For the second time in three months, Kitchener-Conestoga Liberal incumbent Leeanna Pendergast used the historic West Montrose covered bridge as a backdrop to outline the Liberal party’s plan for gravel pits.
On Tuesday, Pendergast confirmed the provincial Liberals’ pledge to review the Aggregate Resources Act, which was welcome news to a community threatened by the possibility of more pits in their backyards.
“We know that this natural beauty that surrounds us is here not just for us, but for generations to come, and it’s our responsibility to protect our environment,” said Pendergast of the need to balance the needs of the aggregate industry with agricultural and residential concerns.
There are currently 86 gravel operations in the region and another eight at various stages of the application process, including one just 180 metres away from the province’s only remaining covered bridge. A minor regulation review of the act was completed back in 1999 and the last extensive review was conducted in the 1970s.
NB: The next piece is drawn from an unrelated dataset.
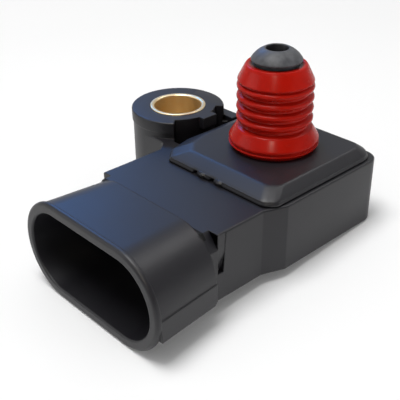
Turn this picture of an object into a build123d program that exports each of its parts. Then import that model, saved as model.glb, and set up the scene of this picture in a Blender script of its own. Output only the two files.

Pendergast outlined her actions over the past four years that have sought to resolve the issue of gravel extraction in West Montrose and surrounding communities, such as when she brought then-minister of Natural Resources Donna Cansfield to tour the region back in January 2008, and when current minister Linda Jefferey visited the area in July 2010.
“We let her know of our concerns for the environment and our voice was once again heard at Queens Park,” said Pendergast.
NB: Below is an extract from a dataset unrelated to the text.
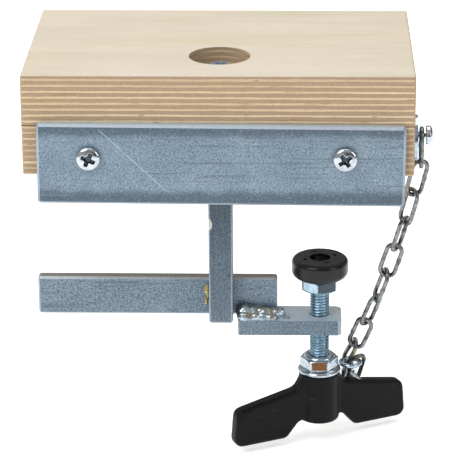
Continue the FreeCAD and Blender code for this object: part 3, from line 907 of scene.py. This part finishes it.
def build_welds():
    """The bead that joins the arm to the bar, and the spatter beside the post."""
    dice = random.Random(5)
    low, high = corners("arm_weld")
    parts = []
    # a tall row against the bar, and a low row towards the arm's front edge
    rows = [(13, 2.6 * MM, 2.6 * MM, 3.1 * MM), (11, 5.2 * MM, 0.9 * MM, 2.5 * MM)]
    for row, (count, setback, rise, size) in enumerate(rows):
        for i in range(count):
            x = low.x + 2.2 * MM + i * (high.x - low.x - 4.6 * MM - row * 3 * MM) / (count - 1)
            place = Vector((x, high.y - setback, low.z + rise))
            place += Vector([dice.uniform(-0.35, 0.35) * MM for _ in range(3)])
            taper = 1.25 - 0.35 * i / (count - 1)
            radii = [size * taper * dice.uniform(0.9, 1.05) for _ in range(3)]
            parts.append(blob(place, radii, i + 20 * row, 0.12))
    for i in range(7):
        x = high.x - dice.uniform(-6.0, 4.0) * MM
        place = Vector((x, high.y - dice.uniform(1.0, 5.0) * MM, low.z + 0.2 * MM))
        parts.append(blob(place, [dice.uniform(0.5, 1.0) * MM for _ in range(3)], i + 90, 0.3))
    mesh = mesh_from("arm_weld_bead", parts)
    bead = add_object("arm_weld_bead", mesh, None, "weld_steel", "weld_steel", "arm_weld")
    melt(bead, 0.28 * MM, 16)
    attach(bead, "root")

    bar_low, bar_high = corners("lower_bar")
    seam_x = corners("post")[0].x - 0.4 * MM
    seam = []
    for i in range(9):
        z = bar_high.z - 4 * MM - i * 1.1 * MM
        reach = Vector((seam_x + dice.uniform(-1.5, 0.2) * MM, bar_low.y - 0.1 * MM, z))
        seam.append(blob(reach, [dice.uniform(0.6, 1.5) * MM for _ in range(3)], i + 40, 0.9))
    back = corners("post_weld")
    for i in range(7):
        x = back[0].x + (i + 0.5) * (back[1].x - back[0].x) / 7
        spot = Vector((x, bar_low.y + 2 * MM, bar_high.z + 0.3 * MM))
        seam.append(blob(spot, (1.3 * MM, 2.2 * MM, 1.6 * MM), i + 70, 0.4))
    mesh = mesh_from("post_weld_spatter", seam)
    spatter = add_object("post_weld_spatter", mesh, None, "weld_steel", "spatter", "post_weld")
    melt(spatter, 0.25 * MM, 1)
    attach(spatter, "root")


# --- studio --------------------------------------------------------------------------------------------
def build_floor():
    """White paper with a painted pool of light where the object stands: paler and glowing a little there,
    greying further out.
    """
    half = 6.0
    z = cad_box[0][2] - 4 * MM
    sheet = [(-half, -half, z), (half, -half, z), (half, half, z), (-half, half, z)]
    mesh = bpy.data.meshes.new("floor")
    mesh.from_pydata(sheet, [], [(0, 1, 2, 3)])
    floor = bpy.data.objects.new("floor", mesh)
    bpy.context.collection.objects.link(floor)
    f = Finish("floor_paper", Roughness=0.9, Specular_IOR_Level=0.1)
    x = f.plus(f.axis(f.place, "X"), 0.12)
    y = f.axis(f.place, "Y")
    away = f.math("SQRT", f.plus(f.times(x, x), f.times(y, y)))
    near = f.span(away, 1.8, 0.8)
    f.color(f.blend(near, (0.62, 0.62, 0.63), (0.90, 0.90, 0.90)))
    f.feed(f.shader, "Emission Color", (1.0, 1.0, 1.0))
    f.feed(f.shader, "Emission Strength", f.span(near, 0.0, 1.0, 0.15, 0.5))
    mesh.materials.append(f.material)


def area_light(name, place, target, size, power, tint=(1, 1, 1)):
    light = bpy.data.lights.new(name, "AREA")
    light.shape = "RECTANGLE"
    light.size, light.size_y = size
    light.energy = power
    light.color = tint
    lamp = bpy.data.objects.new(name, light)
    lamp.location = place
    lamp.rotation_euler = (Vector(target) - Vector(place)).to_track_quat("-Z", "Y").to_euler()
    bpy.context.collection.objects.link(lamp)


def build_lights():
    middle = (-0.045, 0.0, -0.05)
    area_light("key_light", (-0.9, -1.0, 1.3), middle, (1.0, 1.0), 19)
    area_light("top_light", (0.0, 0.5, 1.6), middle, (1.5, 1.5), 15)
    area_light("right_fill", (1.4, -0.9, 0.6), middle, (0.7, 1.0), 4.5)
    world = bpy.data.worlds.new("studio")
    bpy.context.scene.world = world
    world.use_nodes = True
    tree = world.node_tree
    background = tree.nodes["Background"]
    background.inputs["Strength"].default_value = 0.5
    # a bright ceiling and left side, darker near the horizon and to the right
    sky = tree.nodes.new("ShaderNodeTexCoord")
    split = tree.nodes.new("ShaderNodeSeparateXYZ")
    tree.links.new(sky.outputs["Generated"], split.inputs[0])
    levels = []
    for letter, low, high in (("Z", -0.05, 0.75), ("X", 0.55, -0.75)):
        ramp = tree.nodes.new("ShaderNodeMapRange")
        ramp.interpolation_type = "SMOOTHSTEP"
        tree.links.new(split.outputs[letter], ramp.inputs["Value"])
        ramp.inputs["From Min"].default_value = low
        ramp.inputs["From Max"].default_value = high
        ramp.inputs["To Min"].default_value = 0.12
        levels.append(ramp.outputs[0])
    most = tree.nodes.new("ShaderNodeMath")
    most.operation = "MAXIMUM"
    tree.links.new(levels[0], most.inputs[0])
    tree.links.new(levels[1], most.inputs[1])
    tree.links.new(most.outputs[0], background.inputs["Color"])


def build_camera():
    """A long lens from the front, about twenty degrees above and a little to the right."""
    data = bpy.data.cameras.new("camera")
    data.sensor_width = 36
    data.lens = 199.3
    data.clip_end = 20
    camera = bpy.data.objects.new("camera", data)
    place = Vector((-0.0120, -1.1733, 0.3989))
    target = Vector((-0.0457, -0.0502, -0.0224))
    look = (target - place).to_track_quat("-Z", "Y").to_matrix().to_4x4()
    roll = Matrix.Rotation(math.radians(-0.334), 4, "Z")
    camera.matrix_world = Matrix.Translation(place) @ look @ roll
    bpy.context.collection.objects.link(camera)
    bpy.context.scene.camera = camera


finish_cad_nodes()
build_post()
build_clamp_bolt()
build_screws()
build_lock_nut()
softened("rubber_pad", "pad_moulding", 0.3 * MM, 3, "pad", "rubber", "rubber", rim=2.6 * MM)
softened("wing_handle", "wing_moulding", 0.5 * MM, 14, "screw", "black_plastic", "black_plastic")
build_chain()
build_welds()
build_floor()
build_lights()
build_camera()
bpy.context.scene.view_settings.view_transform = "Standard"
The Liberal announcement was met with optimism by the group Socially and Environmentally Responsible Aggregate (SERA), a not-for-profit organization with the aim of developing third-party audited standards for environmentally and socially responsible sourced construction materials.
“We’re pleased that the Ontario Liberal party intends to build upon the work of voluntary standards initiatives like SERA,” said Michael Fenn, interim-chair of SERA in a release Tuesday.
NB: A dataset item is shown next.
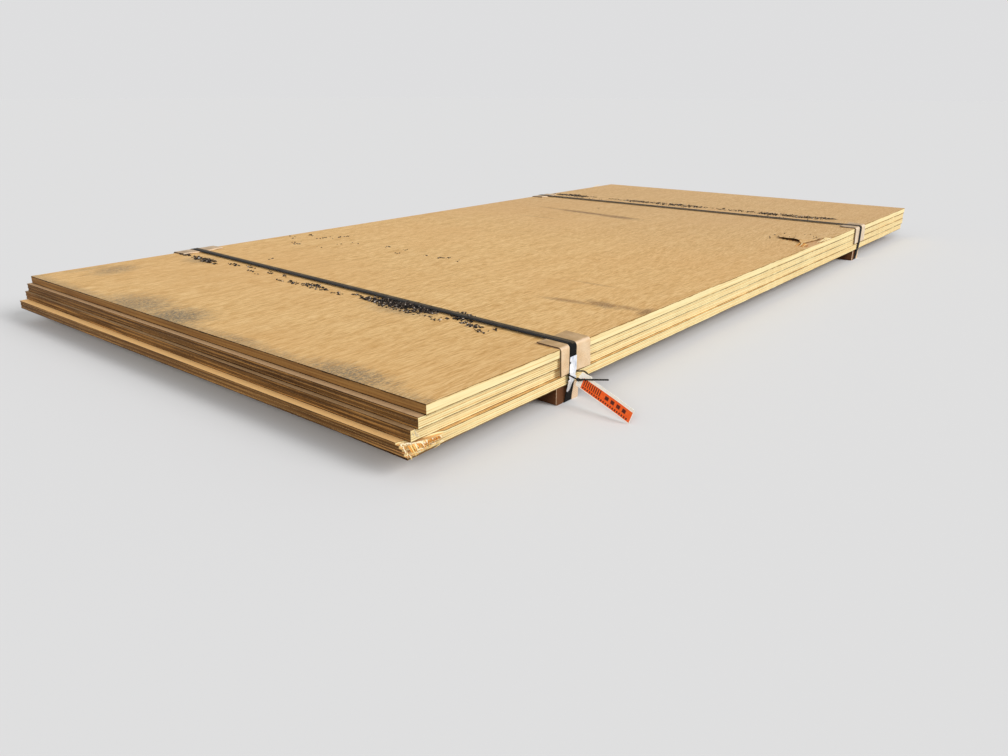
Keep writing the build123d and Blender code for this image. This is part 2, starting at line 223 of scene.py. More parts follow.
def build_veneer_figure(tree, source):
    """Rotary-cut veneer whose grain runs along X: flowing rings, streaks, a rippled sheen and pores."""
    x, y, z = tree.split(source["Vector"])
    slow = tree.noise(tree.join(x * 1.3, y * 3.0, z))
    quick = tree.noise(tree.join(x * 13.0, y * 30.0, z))
    across = y + ((slow - 0.5) * 0.10 + (quick - 0.5) * 0.010)

    def along_grain(per_metre_along, per_metre_across, detail=2.0):
        return tree.noise(tree.join(x * per_metre_along, across * per_metre_across, z), 1.0, detail, 0.6)

    rings = tree.math("SINE", along_grain(0.8, 4.0, 1.0) * 70.0)
    streaks = along_grain(2.6, 60.0, 3.0)
    ripple = along_grain(19.0, 230.0)
    fine = along_grain(40.0, 620.0)
    pores = tree.step(along_grain(50.0, 1500.0), 0.62, 0.74)
    return {"Tone": streaks * 0.14 + ripple * 0.27 + fine * 0.59 + rings * 0.008, "Pores": pores,
            "Height": ripple + fine - pores * 0.8}


def build_sawn_plies(tree, source):
    """Plies at a sawn edge, counted up from the sheet's lower face: the lines between them, every
    second ply, and painted shade for the dark slits where the sheet lies loose on the next one."""
    x, y, z = tree.split(source["Vector"])
    bottom, width = source["Bottom"], source["Line Width"]
    level = (z - bottom) / source["Thickness"]
    along = x + y
    slow = tree.noise(tree.join(along * 6.0, bottom, 0.0))
    quick = tree.noise(tree.join(along * 45.0, bottom, 7.0), 1.0, 3.0, 0.6)
    plies = level * source["Plies"] + ((slow - 0.5) * 0.4 + (quick - 0.5) * 0.10)
    share = tree.math("FRACT", plies)
    from_line = tree.math("MINIMUM", share, 1.0 - share)
    line = tree.fall(from_line, width * 0.4, width) * tree.step(quick, 0.30, 0.62, 0.35, 1.0)
    cross = tree.math("MODULO", tree.math("FLOOR", plies + 10.0), 2.0)
    rim = tree.math("MINIMUM", level, 1.0 - level)
    loose = source["Slit"] * tree.step(slow + quick * 0.4, 0.52, 0.80, 0.25, 1.0)
    return {"Line": line, "Cross": cross, "Slit": tree.fall(rim, loose * 0.5, loose)}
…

Tony Dowling was present for the announcement, and the co-chair of the Bridge Keepers Association in West Montrose tasked with preserving the bridge and the historic countryside said the review was critical not only in his community of West Montrose, but the rest of the province as well.
He said the Liberals stand on the issue was one reason why he permitted a red Liberal sign to be put on his front lawn.
“I’m not usually a sign guy, and I would say in the past 24 to 48 hours I’ve made up my mind,” he said after the announcement.
“The NDP and Greens have said they’re in favour of a review but the Conservative Party hasn’t taken a position at all and we’ve been saying before we vote we want to know where you stand but they’ve been saying ‘vote for us then we’ll tell you where we stand’ and that’s been a frustration.”
In a press release distributed by PC candidate Michael Harris’ campaign, the PC party challenged the Liberals plan by accusing Pendergast of “playing politics with pits” and by misleading voters after four years of inaction.
In that same release the party promised to listen to the concerns of the community, be an advocate for local interests, and to work with Woolwich council to see any environmental assessment process brought through.
Robert Rose of the Green Party and Mark Cairns of the NDP both agreed in principle with the review, but said the Liberals have spent too much time talking and not taken enough action on the problem.
“We welcome Leeanna’s attention to the issue, but we have serious doubts about the McGuinty government’s willingness to act,” said Cairns.
In an interview after her announcement, however, Pendergast reiterated her dedication to the issue by saying the time for talk was through and the time for action was now at hand.
“We’re at that precipice where we need to deal with where aggregate goes in the province. We can’t wait, prime farmland is being destroyed, and once it’s destroyed it’s gone.”